L’énergie géothermique trouve d’autres applications qu’alimenter les piscines pour les bains. Elle chauffe les bâtiments et les serres, et est utilisée pour l’aquaculture et autres applications encore.
Kagawa Ryuhei, qui travaille à la station thermale Myoban, explique : “Moi, je ne rate jamais un seul jour de bain. Je peux être aussi mort de fatigue qu’un bois mort, j’en ressors frais comme un gardon!” Il est plus que probable que les touristes ressentent eux aussi les effets positifs de ces eaux formidables, et ce, dès leur première trempette dans nos eaux minérales.

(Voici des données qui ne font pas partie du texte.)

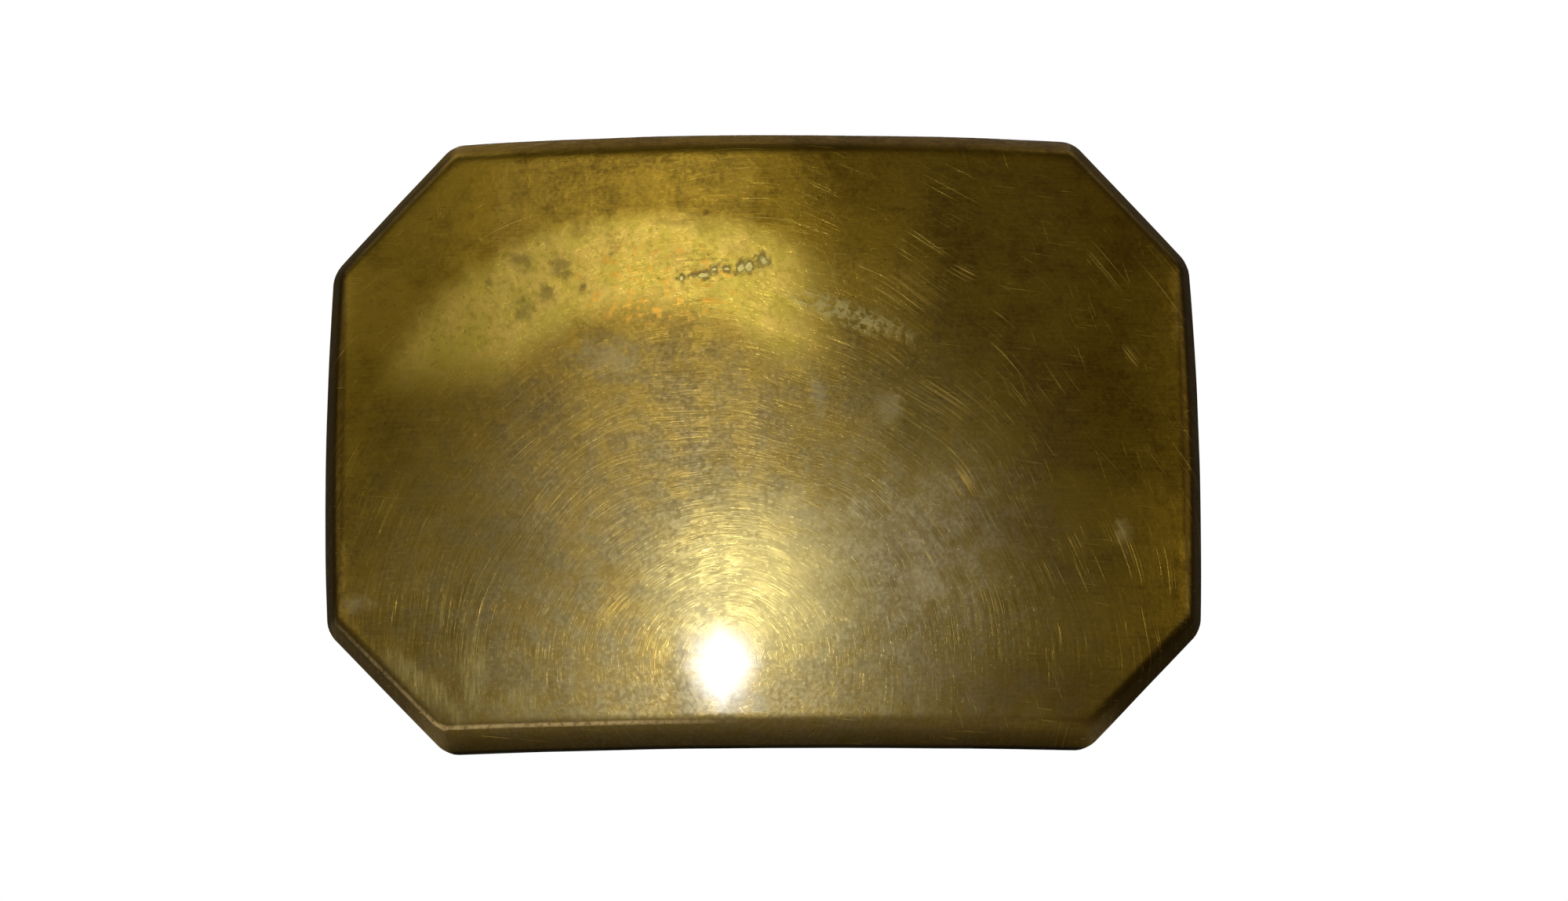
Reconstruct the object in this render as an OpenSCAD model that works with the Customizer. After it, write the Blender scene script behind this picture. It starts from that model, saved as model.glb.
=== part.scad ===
// Plate belt buckle: a pressed brass face with clipped corners, soldered to a backing sheet
// that carries a riveted hinge strap with a swinging wire bail, and a riveted peg for the belt hole.
// Millimetres. +Z is up as worn, the face looks along -Y, and the wearer is on the +Y side.
// The buckle stands on its lower long edge. The origin is on the surface that it stands on,
// midway across the plate and midway between the face and the tip of the peg.

/* [Face plate] */
// Width of the plate, straight across its ends
plate_w = 81; // [77:0.5:85]
// Height of the plate
plate_h = 57.5; // [52:0.5:62]
// Radius that the outer face is bent to, round an upright axis
face_r = 154; // [140:1:220]
// Leg of each clipped corner
corner_cut = 11.3; // [9:0.1:13]
// Width of the bevel round the face
bevel_w = 1.8; // [1.2:0.1:2.4]
// Depth that the bevel drops
bevel_d = 2.3; // [1.8:0.1:2.6]
// Depth of the pressed rim, face to rear edge
rim_depth = 3.0; // [2.8:0.1:3.6]
// Thickness of the pressed face and its rim
face_t = 1.2; // [0.9:0.1:1.4]

/* [Back] */
// Thickness of the backing sheet
sheet_t = 1.0; // [0.8:0.1:1.4]
// How far the backing sheet's edge stands in from the rim
sheet_inset = 0.25; // [0.1:0.05:0.6]
// Thickness of the solder between rim and backing sheet
solder_t = 0.15; // [0.1:0.05:0.3]

/* [Hinge strap] */
// Distance of the hinge from the middle of the plate
hinge_x = 23; // [21:0.5:24]
// Height of the strap, knuckle end to knuckle end
strap_h = 38; // [34:0.5:38]
// Width of the strap's flat leaf
strap_w = 9; // [8:0.5:10]
// Thickness of the strap
strap_t = 1.0; // [0.8:0.1:1.2]
// Height of each rolled knuckle
knuckle_h = 7; // [5:0.5:9]
// Outer radius of a knuckle
knuckle_r = 2.5; // [2.4:0.05:2.6]

/* [Bail] */
// Wire diameter of the bail
wire_d = 3.0; // [2.6:0.1:3.2]
// Clear width between the bail's arms, for the belt
belt_gap = 40; // [39:0.5:41]
// Distance from the hinge to the middle of the outer bar
bail_reach = 12.5; // [11:0.5:13]
// Bend radius of the outer corners, to the wire's middle
corner_bend = 4; // [3:0.25:5]

/* [Peg] */
// Distance of the peg from the middle of the plate
peg_x = 28.5; // [26:0.5:30]
// Diameter of the peg
peg_d = 4.6; // [4.2:0.1:5]
// Straight length of the peg, measured from its collar
peg_l = 5; // [4.5:0.1:6]
// Height of the collar at the foot of the peg
collar_h = 1.6; // [1.5:0.1:2]
// Lean of the peg towards the near end of the plate, in degrees from straight back
peg_lean = 3; // [0:1:4]
// Height and width of the peg's pad
pad_h = 20; // [18:0.5:22]
pad_w = 9; // [8:0.5:10]
// Thickness of the pad
pad_t = 1.2; // [1:0.1:1.6]

/* [Hidden] */
$fn = 48;

// Radii of the layers, from the face backwards
rim_r = face_r - rim_depth;
sheet_r = rim_r - solder_t;
rear_r = sheet_r - sheet_t;
half_h = plate_h / 2;
half_angle = asin(plate_w / 2 / (face_r - bevel_d));
bevel_slope = sqrt(bevel_w * bevel_w + bevel_d * bevel_d);
mm_to_deg = 180 / (PI * face_r);

// Running and seating clearances
pin_gap = 0.05;
seat_gap = 0.02;
knuckle_lift = 0.1;

wire_r = wire_d / 2;
hinge_angle = -asin(hinge_x / rear_r);
hinge_lift = knuckle_r + knuckle_lift;
peg_angle = asin(peg_x / rear_r);

// Lean of the peg from the surface under it, and the middle of its round end above that surface
surface_lean = peg_angle + peg_lean;
peg_tip = [(collar_h + peg_l) * sin(surface_lean), pad_t + (collar_h + peg_l) * cos(surface_lean)];

// Depth from the face to the tip of the peg, and the upright axis that everything is bent round
overall_d = face_r - (rear_r - peg_tip.y) * cos(peg_angle) + peg_tip.x * sin(peg_angle) + peg_d / 2;
axis_y = face_r - overall_d / 2;

rivet_r = 1.0;
rivet_head_r = 1.7;
rivet_head_h = 0.9;
rivet_tail_h = 0.6;
strap_rivet_z = [-15.5, -5.5, 5.5, 15.5];
strap_rivet_angle = hinge_angle + 5.6 * 180 / (PI * rear_r);
pad_rivet_z = pad_h / 2 - 3.4;
spigot_r = 1.5;
collar_r = 3.3;

face_colour = [0.55, 0.45, 0.16];
sheet_colour = [0.50, 0.39, 0.15];
fitting_colour = [0.62, 0.48, 0.20];
rivet_colour = [0.66, 0.50, 0.22];
solder_colour = [0.55, 0.54, 0.50];

// Puts its children on the bent surface of radius r, at an angle from the middle:
// x runs along the surface, y towards the wearer and z up from mid-height.
module on_surface(r, angle)
    translate([0, axis_y, half_h]) rotate([0, 0, angle]) translate([0, -r, 0]) children();

// Bends an upright cross-section, drawn as [radius, height] points, through twice half_turn.
module bend(half_turn, section)
    translate([0, axis_y, half_h]) rotate([0, 0, -90 - half_turn])
        rotate_extrude(angle = 2 * half_turn, $fn = 180) polygon(section);

// Places its children at each clipped corner: x points out across the cut and z runs along it.
module at_corners() {
    middle = half_angle - corner_cut / 2 * mm_to_deg;
    for (side = [-1, 1], end = [-1, 1])
        on_surface(face_r, side * middle)
            translate([0, 0, end * (half_h - corner_cut / 2)])
                rotate([0, side * end * -45 + (side < 0 ? 180 : 0), 0]) children();
}

// The waste outside a clipped corner, for an outline that stands in by inset.
module corner_waste(inset)
    at_corners() translate([-inset, -face_t, -corner_cut * 1.5])
        cube([corner_cut, rim_depth + sheet_t + 2 * face_t, corner_cut * 3]);

// The waste above the bevel, for a surface that lies inset below the outer one.
module bevel_waste(inset) {
    top = [-bevel_w - inset * (bevel_slope - bevel_w) / bevel_d, inset];
    foot = [-inset, bevel_d + inset * (bevel_slope - bevel_d) / bevel_w];
    run = foot - top;
    linear_extrude(height = plate_h, center = true)
        polygon([top - run, foot + run, [foot.x + 2 * bevel_w, foot.y + run.y], [foot.x + 2 * bevel_w, top.y - run.y]]);
}

// The bent, bevelled block inside the face's surface, standing in by inset on every side.
module face_block(inset, back_r) {
    top_z = half_h - bevel_w - inset * (bevel_slope - bevel_w) / bevel_d;
    foot_r = face_r - bevel_d - inset * (bevel_slope - bevel_d) / bevel_w;
    difference() {
        bend(half_angle - inset * mm_to_deg,
             [[back_r, inset - half_h], [foot_r, inset - half_h], [face_r - inset, -top_z],
              [face_r - inset, top_z], [foot_r, half_h - inset], [back_r, half_h - inset]]);
        corner_waste(inset);
        at_corners() bevel_waste(inset);
        on_surface(face_r, half_angle) bevel_waste(inset);
        on_surface(face_r, -half_angle) mirror([1, 0, 0]) bevel_waste(inset);
    }
}

// A bent sheet with clipped corners between two radii, standing in by inset at its edge.
module bent_sheet(inner_r, outer_r, inset)
    difference() {
        bend(half_angle - inset * mm_to_deg,
             [[inner_r, inset - half_h], [outer_r, inset - half_h],
              [outer_r, half_h - inset], [inner_r, half_h - inset]]);
        corner_waste(inset);
    }

// A round bar from the rear surface, from one height to another along the surface's own normal.
module rear_post(radius, from, to)
    translate([0, from, 0]) rotate([-90, 0, 0]) cylinder(r = radius, h = to - from);

module at_strap_rivets()
    for (z = strap_rivet_z) on_surface(rear_r, strap_rivet_angle) translate([0, 0, z]) children();

module at_pad_rivets()
    for (z = [-pad_rivet_z, pad_rivet_z]) on_surface(rear_r, peg_angle) translate([0, 0, z]) children();

// Pressed brass face with its bevel and turned-down rim, hollow behind.
module face_plate()
    color(face_colour) difference() {
        face_block(0, rim_r);
        face_block(face_t, rim_r - rim_depth);
    }

// The thin line of soft solder that joins rim and backing sheet.
module rim_solder()
    color(solder_colour) difference() {
        bent_sheet(sheet_r, rim_r, sheet_inset / 2);
        bent_sheet(sheet_r - sheet_t, rim_r + sheet_t, face_t);
    }

// Backing sheet that closes the shell, drilled for the rivets and the peg's spigot.
module back_plate()
    color(sheet_colour) difference() {
        bent_sheet(rear_r, sheet_r, sheet_inset);
        at_strap_rivets() rear_post(rivet_r, -2 * sheet_t, sheet_t);
        at_pad_rivets() rear_post(rivet_r, -2 * sheet_t, sheet_t);
        on_surface(rear_r, peg_angle) rear_post(spigot_r, -2 * sheet_t, sheet_t);
    }

// Brass strap with a rolled knuckle at each end, for the ends of the bail to turn in.
module hinge_strap()
    color(fitting_colour) difference() {
        union() {
            intersection() {
                bend(half_angle, [[rear_r - strap_t, -strap_h / 2], [rear_r, -strap_h / 2],
                                  [rear_r, strap_h / 2], [rear_r - strap_t, strap_h / 2]]);
                on_surface(rear_r, hinge_angle) translate([0, -strap_w, 0]) union() {
                    translate([knuckle_r, 0, -strap_h]) cube([strap_w - knuckle_r, 2 * strap_w, 2 * strap_h]);
                    for (end = [-1, 1])
                        translate([0, 0, end * (strap_h / 2 - knuckle_h / 2) - knuckle_h / 2])
                            cube([strap_w, 2 * strap_w, knuckle_h]);
                }
            }
            for (end = [-1, 1])
                on_surface(rear_r, hinge_angle)
                    translate([0, hinge_lift, end * (strap_h / 2 - knuckle_h / 2)])
                        cylinder(r = knuckle_r, h = knuckle_h, center = true);
        }
        on_surface(rear_r, hinge_angle) translate([0, hinge_lift, 0])
            cylinder(r = wire_r + pin_gap, h = 2 * strap_h, center = true);
        at_strap_rivets() rear_post(rivet_r, -sheet_t, 2 * strap_t);
    }

// A rivet that grips a fitting of the given thickness to the backing sheet.
module rivet(grip) {
    rear_post(rivet_r, -sheet_t - rivet_tail_h / 2, grip + rivet_head_h / 2);
    rear_post(rivet_head_r, -sheet_t - rivet_tail_h - seat_gap, -sheet_t - seat_gap);
    intersection() {
        rear_post(rivet_head_r, grip + seat_gap, grip + seat_gap + rivet_head_h);
        translate([0, grip + rivet_head_h - 2 * rivet_head_r, 0]) sphere(r = 2 * rivet_head_r);
    }
}

module strap_rivets()
    color(rivet_colour) at_strap_rivets() rivet(strap_t);

// Wire bail, bent from one length, with its two ends turned in to the knuckles.
module belt_bail() {
    arm_z = belt_gap / 2 + wire_r;
    pin_bend = 2.2;
    pin_in = strap_h / 2 - knuckle_h;
    color(fitting_colour) on_surface(rear_r, hinge_angle) translate([0, hinge_lift, 0]) {
        translate([-bail_reach, 0, 0])
            cylinder(r = wire_r, h = 2 * (arm_z - corner_bend), center = true);
        for (end = [-1, 1]) mirror([0, 0, end < 0 ? 1 : 0]) {
            translate([0, 0, pin_in]) cylinder(r = wire_r, h = arm_z - pin_bend - pin_in);
            translate([-pin_bend, 0, arm_z]) rotate([0, -90, 0])
                cylinder(r = wire_r, h = bail_reach - pin_bend - corner_bend);
            translate([-pin_bend, 0, arm_z - pin_bend]) rotate([90, 0, 0])
                rotate_extrude(angle = 90) translate([pin_bend, 0]) circle(r = wire_r);
            translate([corner_bend - bail_reach, 0, arm_z - corner_bend]) rotate([90, -90, 0])
                rotate_extrude(angle = 90) translate([corner_bend, 0]) circle(r = wire_r);
        }
    }
}

// Stadium-shaped pad under the peg, bent to the backing sheet.
module hook_pad()
    color(fitting_colour) difference() {
        intersection() {
            bend(half_angle, [[rear_r - pad_t, -pad_h], [rear_r, -pad_h], [rear_r, pad_h], [rear_r - pad_t, pad_h]]);
            on_surface(rear_r, peg_angle) union() {
                translate([-pad_w / 2, -pad_w, (pad_w - pad_h) / 2]) cube([pad_w, 2 * pad_w, pad_h - pad_w]);
                for (end = [-1, 1])
                    translate([0, 0, end * (pad_h - pad_w) / 2]) rear_post(pad_w / 2, -pad_w, pad_w);
            }
        }
        at_pad_rivets() rear_post(rivet_r, -sheet_t, 2 * pad_t);
        on_surface(rear_r, peg_angle) rear_post(spigot_r, -sheet_t, 2 * pad_t);
    }

module pad_rivets()
    color(rivet_colour) at_pad_rivets() rivet(pad_t);

// Round-ended peg for the belt hole, with a collar that stands it clear of its pad,
// staked through pad and backing sheet by its spigot.
module hook_peg() {
    color(fitting_colour) {
        difference() {
            on_surface(rear_r, peg_angle) translate([0, pad_t, 0]) rotate([0, 0, -surface_lean]) {
                rear_post(collar_r, -pad_t, collar_h);
                rear_post(peg_d / 2, 0, collar_h + peg_l);
                translate([0, collar_h + peg_l, 0]) sphere(r = peg_d / 2);
            }
            bend(half_angle, [[rear_r - pad_t - seat_gap, -pad_h], [rear_r + sheet_t, -pad_h],
                              [rear_r + sheet_t, pad_h], [rear_r - pad_t - seat_gap, pad_h]]);
        }
        on_surface(rear_r, peg_angle) {
            rear_post(spigot_r, -sheet_t - rivet_tail_h / 2, 2 * pad_t);
            rear_post(1.5 * spigot_r, -sheet_t - rivet_tail_h - seat_gap, -sheet_t - seat_gap);
        }
    }
}

face_plate();
rim_solder();
back_plate();
hinge_strap();
strap_rivets();
belt_bail();
hook_pad();
pad_rivets();
hook_peg();
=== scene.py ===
from math import asin, cos, pi, radians, sin, tan

import bmesh
import bpy
from mathutils import Matrix, Vector


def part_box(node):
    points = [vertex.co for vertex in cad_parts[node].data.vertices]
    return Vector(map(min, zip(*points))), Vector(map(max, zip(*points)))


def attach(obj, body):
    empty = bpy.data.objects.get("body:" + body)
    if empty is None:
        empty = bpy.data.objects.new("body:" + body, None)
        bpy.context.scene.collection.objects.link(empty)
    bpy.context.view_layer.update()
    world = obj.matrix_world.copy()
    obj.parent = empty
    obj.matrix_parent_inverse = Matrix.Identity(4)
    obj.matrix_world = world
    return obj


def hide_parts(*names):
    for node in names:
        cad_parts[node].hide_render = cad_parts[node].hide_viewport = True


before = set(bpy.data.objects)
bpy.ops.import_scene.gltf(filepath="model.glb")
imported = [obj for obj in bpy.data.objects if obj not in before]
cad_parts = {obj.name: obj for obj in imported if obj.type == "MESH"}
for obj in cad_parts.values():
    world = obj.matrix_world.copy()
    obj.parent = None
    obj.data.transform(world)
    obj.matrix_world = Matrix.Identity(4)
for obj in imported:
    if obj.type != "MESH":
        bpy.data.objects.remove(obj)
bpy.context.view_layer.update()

# Camera. A long lens, 36 cm away, that looks up a little at the face. The buckle sits just left
# of the middle of the frame. Lengths are in metres here and in every section.
lens_mm = 89.2
sensor_mm = 36.0
camera_distance = 0.3551
camera_elevation = radians(-13.19)
camera_azimuth = radians(-0.365)
camera_roll = radians(-0.4725)
aim_right, aim_up = 0.00192, -0.00138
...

En résumé, notre périple nous a emmenés du pays du Bouddha, dans la Péninsule de Kunisaki avec ses statues religieuses de pierre, au monde “infernal” de Beppu vomissant, éructant vapeurs, bulles, boues colorées et vapeurs fusantes. Quiconque se prélasse dans la quiétude champêtre de Kunisaki ne manquera pas de trouver que la ville bruissante de Beppu représente un autre monde. Mais, ces deux endroits possèdent un point commun : ils sont habités par des gens pas du tout exigeants qui savent encore prendre le temps de vivre et pour qui il n’est pas d’or plus fin que le temps qui s’écoule.
Au cours de mes voyages, j’ai demandé à un homme qui passait par là de me définir ce qui faisait de Oita un endroit si formidable à vivre. Après s’être longuement gratté l’occiput, il sourit un peu timide : “C’est, ma foi, que les gens de Oita savent se détendre, et gardent l’esprit ouvert. Je crois qu’il n’en faut pas plus!”